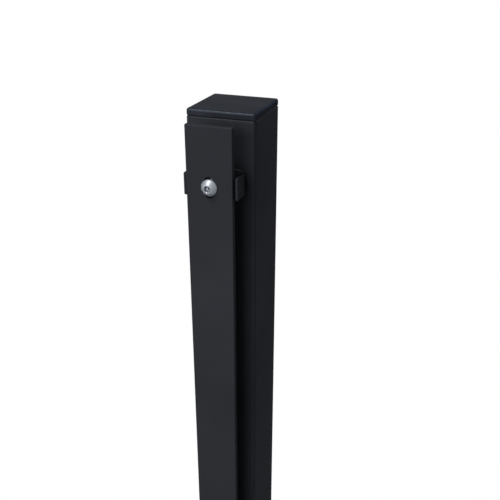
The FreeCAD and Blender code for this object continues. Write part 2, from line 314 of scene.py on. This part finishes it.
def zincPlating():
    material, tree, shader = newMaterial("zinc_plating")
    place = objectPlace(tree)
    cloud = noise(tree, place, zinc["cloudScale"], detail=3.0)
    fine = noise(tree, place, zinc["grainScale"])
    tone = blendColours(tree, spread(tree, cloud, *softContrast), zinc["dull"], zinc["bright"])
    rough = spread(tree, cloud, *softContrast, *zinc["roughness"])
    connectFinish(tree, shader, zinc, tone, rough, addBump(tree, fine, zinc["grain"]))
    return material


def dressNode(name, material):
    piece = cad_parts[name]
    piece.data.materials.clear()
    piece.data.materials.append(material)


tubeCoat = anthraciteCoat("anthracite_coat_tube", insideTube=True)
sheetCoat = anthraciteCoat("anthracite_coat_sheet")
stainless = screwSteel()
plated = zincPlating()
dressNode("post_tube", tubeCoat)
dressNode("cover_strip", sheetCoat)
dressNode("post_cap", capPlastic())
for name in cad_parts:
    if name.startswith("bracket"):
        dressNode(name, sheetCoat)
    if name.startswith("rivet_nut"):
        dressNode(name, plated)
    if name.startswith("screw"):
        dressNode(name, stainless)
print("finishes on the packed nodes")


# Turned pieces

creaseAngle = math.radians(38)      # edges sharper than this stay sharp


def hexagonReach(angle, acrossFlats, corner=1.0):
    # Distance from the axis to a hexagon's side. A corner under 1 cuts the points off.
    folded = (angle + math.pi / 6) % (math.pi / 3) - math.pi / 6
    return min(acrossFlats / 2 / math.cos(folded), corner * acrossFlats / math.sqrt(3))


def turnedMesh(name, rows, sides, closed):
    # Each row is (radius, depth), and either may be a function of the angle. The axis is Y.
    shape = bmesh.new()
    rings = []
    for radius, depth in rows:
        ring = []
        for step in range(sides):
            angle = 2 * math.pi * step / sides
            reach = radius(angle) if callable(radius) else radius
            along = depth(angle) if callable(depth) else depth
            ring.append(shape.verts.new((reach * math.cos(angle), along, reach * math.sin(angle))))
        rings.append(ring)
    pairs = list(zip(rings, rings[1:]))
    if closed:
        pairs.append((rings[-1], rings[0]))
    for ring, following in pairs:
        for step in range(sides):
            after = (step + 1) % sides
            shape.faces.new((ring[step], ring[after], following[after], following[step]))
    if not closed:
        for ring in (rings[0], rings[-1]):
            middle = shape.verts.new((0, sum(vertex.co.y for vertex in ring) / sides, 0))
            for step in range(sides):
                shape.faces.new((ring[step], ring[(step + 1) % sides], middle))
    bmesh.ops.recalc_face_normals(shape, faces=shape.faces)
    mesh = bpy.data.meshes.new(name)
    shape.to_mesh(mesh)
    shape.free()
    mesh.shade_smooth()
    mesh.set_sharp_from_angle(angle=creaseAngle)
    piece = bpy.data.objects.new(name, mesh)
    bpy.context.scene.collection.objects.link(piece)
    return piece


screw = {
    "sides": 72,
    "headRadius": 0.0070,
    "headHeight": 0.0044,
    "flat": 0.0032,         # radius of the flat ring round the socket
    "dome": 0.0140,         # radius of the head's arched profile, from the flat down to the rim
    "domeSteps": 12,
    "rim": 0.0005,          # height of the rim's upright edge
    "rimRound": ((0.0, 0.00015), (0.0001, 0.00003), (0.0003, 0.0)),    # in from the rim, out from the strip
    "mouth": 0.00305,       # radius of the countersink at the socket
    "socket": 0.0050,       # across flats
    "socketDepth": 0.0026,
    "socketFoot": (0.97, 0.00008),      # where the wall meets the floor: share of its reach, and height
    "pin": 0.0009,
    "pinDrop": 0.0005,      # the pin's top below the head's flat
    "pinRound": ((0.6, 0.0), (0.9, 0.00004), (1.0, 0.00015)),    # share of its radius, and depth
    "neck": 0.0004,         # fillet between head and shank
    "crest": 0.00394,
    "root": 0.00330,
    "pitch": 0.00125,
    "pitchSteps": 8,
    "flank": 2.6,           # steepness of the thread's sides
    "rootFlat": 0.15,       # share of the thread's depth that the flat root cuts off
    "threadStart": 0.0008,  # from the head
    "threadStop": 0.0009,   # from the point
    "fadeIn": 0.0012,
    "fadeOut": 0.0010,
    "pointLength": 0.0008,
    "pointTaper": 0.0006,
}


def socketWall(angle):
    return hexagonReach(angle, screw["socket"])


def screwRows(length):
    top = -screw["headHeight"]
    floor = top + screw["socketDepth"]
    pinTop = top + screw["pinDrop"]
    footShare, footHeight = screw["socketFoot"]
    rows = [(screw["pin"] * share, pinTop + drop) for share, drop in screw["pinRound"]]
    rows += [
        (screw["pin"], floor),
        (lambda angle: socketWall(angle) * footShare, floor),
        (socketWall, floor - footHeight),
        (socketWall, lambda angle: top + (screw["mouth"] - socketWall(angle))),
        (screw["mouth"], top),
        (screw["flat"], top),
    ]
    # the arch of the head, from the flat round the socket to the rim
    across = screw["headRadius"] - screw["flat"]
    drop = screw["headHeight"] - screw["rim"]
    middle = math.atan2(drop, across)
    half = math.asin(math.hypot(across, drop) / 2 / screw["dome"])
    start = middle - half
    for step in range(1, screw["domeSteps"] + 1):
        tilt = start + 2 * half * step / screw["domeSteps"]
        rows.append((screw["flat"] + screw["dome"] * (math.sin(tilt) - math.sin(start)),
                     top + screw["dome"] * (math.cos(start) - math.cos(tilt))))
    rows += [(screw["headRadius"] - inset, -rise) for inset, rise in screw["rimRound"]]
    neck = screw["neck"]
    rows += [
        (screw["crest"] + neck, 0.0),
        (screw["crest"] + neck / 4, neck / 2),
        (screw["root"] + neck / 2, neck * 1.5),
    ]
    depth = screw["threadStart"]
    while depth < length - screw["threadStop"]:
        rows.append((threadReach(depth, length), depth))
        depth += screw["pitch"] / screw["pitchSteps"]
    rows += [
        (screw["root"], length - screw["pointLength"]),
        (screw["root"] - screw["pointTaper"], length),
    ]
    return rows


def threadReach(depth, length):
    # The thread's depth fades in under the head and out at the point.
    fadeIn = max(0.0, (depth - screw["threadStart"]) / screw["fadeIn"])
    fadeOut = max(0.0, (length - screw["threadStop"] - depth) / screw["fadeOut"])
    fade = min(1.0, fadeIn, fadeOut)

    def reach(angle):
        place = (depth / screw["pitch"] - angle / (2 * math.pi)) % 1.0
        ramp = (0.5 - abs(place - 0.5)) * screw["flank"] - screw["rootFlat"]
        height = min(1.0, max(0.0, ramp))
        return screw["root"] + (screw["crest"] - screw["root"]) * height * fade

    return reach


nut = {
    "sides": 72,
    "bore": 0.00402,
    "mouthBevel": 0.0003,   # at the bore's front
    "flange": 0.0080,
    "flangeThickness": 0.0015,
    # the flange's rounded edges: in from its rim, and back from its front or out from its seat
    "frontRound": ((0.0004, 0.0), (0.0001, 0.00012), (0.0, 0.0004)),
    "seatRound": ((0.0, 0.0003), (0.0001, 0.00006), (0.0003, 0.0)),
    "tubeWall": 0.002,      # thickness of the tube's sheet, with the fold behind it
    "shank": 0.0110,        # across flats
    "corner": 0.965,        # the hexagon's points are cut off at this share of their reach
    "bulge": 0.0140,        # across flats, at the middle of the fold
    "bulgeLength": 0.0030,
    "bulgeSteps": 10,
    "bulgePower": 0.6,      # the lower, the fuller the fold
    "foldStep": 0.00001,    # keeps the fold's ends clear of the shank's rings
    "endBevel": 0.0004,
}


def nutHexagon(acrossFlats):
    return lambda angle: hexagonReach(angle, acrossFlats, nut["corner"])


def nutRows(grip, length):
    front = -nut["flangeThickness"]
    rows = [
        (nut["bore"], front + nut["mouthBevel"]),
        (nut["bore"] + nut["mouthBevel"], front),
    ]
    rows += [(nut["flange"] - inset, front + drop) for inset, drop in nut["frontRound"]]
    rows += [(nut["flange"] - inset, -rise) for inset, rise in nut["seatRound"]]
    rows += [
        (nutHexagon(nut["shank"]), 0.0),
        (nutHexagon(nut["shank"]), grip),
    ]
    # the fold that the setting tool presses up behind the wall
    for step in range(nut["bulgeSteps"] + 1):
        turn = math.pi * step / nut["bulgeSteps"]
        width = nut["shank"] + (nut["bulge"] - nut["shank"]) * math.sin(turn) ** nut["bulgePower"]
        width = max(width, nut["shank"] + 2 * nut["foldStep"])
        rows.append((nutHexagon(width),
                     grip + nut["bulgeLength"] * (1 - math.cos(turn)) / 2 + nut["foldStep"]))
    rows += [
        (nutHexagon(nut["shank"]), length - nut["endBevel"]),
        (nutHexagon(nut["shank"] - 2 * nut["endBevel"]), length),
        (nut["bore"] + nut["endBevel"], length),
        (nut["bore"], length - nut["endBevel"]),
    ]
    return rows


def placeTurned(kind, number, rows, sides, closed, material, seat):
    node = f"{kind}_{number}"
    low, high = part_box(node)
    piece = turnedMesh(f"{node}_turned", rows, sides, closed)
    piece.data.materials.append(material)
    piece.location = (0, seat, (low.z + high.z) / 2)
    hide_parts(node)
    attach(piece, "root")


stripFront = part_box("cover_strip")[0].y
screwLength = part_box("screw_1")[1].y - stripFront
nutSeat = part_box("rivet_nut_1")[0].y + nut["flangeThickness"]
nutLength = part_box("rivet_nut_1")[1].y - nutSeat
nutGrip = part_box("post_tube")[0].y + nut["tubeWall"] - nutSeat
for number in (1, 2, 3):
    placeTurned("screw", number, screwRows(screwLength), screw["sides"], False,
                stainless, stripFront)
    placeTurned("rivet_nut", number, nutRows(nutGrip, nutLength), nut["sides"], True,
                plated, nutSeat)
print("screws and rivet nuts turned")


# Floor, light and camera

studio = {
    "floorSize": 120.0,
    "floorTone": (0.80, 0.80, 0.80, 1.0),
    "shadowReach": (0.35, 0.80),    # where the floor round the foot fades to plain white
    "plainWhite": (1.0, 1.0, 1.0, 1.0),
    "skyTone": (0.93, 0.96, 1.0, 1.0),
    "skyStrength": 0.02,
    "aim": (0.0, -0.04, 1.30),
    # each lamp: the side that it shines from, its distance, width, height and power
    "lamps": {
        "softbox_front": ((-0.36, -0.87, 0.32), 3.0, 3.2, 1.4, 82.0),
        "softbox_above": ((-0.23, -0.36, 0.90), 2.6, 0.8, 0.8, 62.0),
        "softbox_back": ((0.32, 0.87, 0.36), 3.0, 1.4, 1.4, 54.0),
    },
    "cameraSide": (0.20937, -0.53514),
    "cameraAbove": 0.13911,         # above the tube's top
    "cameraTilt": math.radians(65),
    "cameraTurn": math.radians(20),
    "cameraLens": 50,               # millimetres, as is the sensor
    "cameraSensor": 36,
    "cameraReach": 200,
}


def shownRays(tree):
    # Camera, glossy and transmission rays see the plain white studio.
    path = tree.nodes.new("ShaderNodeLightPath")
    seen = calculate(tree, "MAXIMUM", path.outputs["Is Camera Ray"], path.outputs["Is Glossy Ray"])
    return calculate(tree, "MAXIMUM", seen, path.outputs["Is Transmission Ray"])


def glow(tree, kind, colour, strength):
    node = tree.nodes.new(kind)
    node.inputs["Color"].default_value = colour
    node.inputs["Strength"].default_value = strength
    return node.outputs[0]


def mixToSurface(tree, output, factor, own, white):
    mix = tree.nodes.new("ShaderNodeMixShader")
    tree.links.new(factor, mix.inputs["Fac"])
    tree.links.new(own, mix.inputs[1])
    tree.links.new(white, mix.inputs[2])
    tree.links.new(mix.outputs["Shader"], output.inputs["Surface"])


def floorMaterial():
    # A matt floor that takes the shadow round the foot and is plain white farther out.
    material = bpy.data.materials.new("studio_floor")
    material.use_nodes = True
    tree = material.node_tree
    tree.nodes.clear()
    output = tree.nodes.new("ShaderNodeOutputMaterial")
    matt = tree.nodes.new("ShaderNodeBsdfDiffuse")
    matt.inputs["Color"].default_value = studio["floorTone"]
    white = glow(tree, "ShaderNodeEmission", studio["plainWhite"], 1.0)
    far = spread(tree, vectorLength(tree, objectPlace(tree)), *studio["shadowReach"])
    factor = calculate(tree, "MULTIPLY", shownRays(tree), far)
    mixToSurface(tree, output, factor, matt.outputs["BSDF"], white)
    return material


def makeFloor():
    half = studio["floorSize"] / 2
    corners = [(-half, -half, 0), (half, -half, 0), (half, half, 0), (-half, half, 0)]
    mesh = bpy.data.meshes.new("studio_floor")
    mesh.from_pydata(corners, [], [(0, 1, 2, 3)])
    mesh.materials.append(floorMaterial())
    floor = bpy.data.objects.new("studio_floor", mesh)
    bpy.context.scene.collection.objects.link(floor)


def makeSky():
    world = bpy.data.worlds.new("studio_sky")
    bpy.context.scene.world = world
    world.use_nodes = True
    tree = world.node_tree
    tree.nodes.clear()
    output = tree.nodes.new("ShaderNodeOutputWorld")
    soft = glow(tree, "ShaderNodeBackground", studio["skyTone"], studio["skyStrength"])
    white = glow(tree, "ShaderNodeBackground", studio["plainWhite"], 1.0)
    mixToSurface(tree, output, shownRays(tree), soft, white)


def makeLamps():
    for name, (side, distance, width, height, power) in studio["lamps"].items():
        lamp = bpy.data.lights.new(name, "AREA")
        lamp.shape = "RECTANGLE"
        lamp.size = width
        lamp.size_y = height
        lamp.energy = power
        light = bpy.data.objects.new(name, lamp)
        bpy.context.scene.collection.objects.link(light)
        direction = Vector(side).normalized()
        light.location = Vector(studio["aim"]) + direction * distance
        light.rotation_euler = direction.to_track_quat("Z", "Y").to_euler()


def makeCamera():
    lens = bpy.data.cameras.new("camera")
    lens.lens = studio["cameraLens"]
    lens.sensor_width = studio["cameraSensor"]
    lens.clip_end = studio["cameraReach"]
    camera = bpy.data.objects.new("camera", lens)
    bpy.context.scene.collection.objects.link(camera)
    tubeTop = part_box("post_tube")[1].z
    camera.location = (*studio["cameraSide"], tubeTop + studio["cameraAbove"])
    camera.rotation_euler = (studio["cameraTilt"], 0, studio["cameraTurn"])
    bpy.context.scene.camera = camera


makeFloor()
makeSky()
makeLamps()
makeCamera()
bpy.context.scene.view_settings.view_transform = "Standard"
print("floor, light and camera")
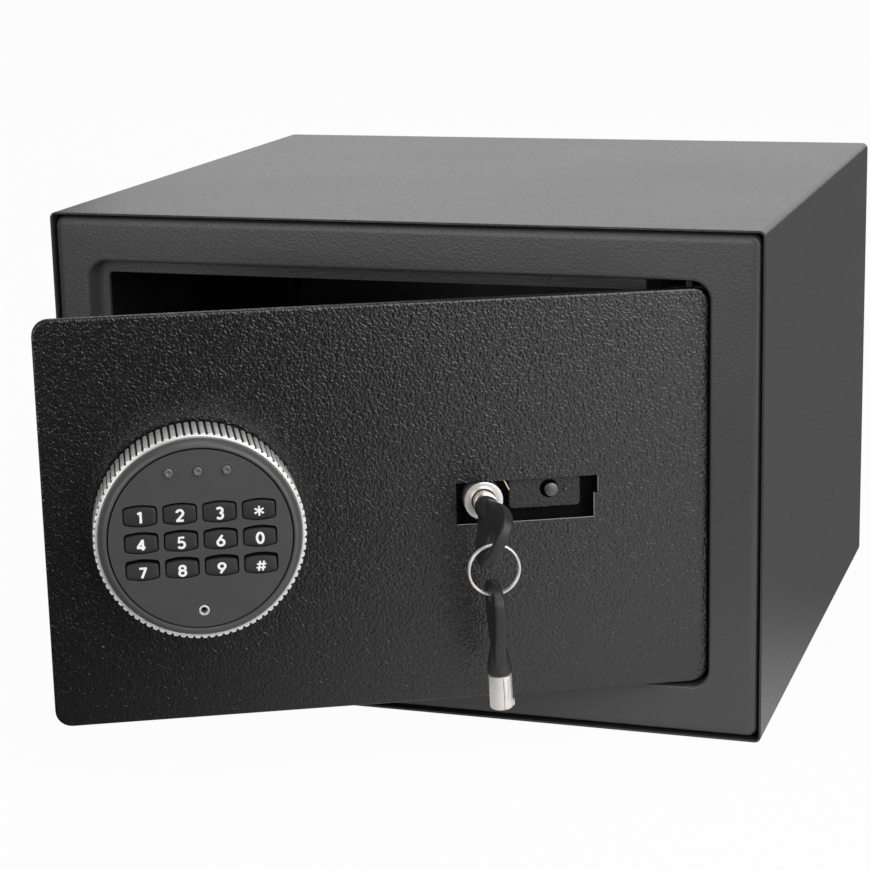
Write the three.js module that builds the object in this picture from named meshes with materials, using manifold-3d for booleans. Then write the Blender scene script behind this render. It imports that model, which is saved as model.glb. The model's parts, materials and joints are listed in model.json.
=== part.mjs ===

* **The request**:
Keep only those lines of the records that hold "Write", and return them.

* **Output of the task**:
The FreeCAD and Blender code for this object continues. Write part 2, from line 314 of scene.py on. This part finishes it.
Write the three.js module that builds the object in this picture from named meshes with materials, using manifold-3d for booleans. Then write the Blender scene script behind this render. It imports that model, which is saved as model.glb. The model's parts, materials and joints are listed in model.json.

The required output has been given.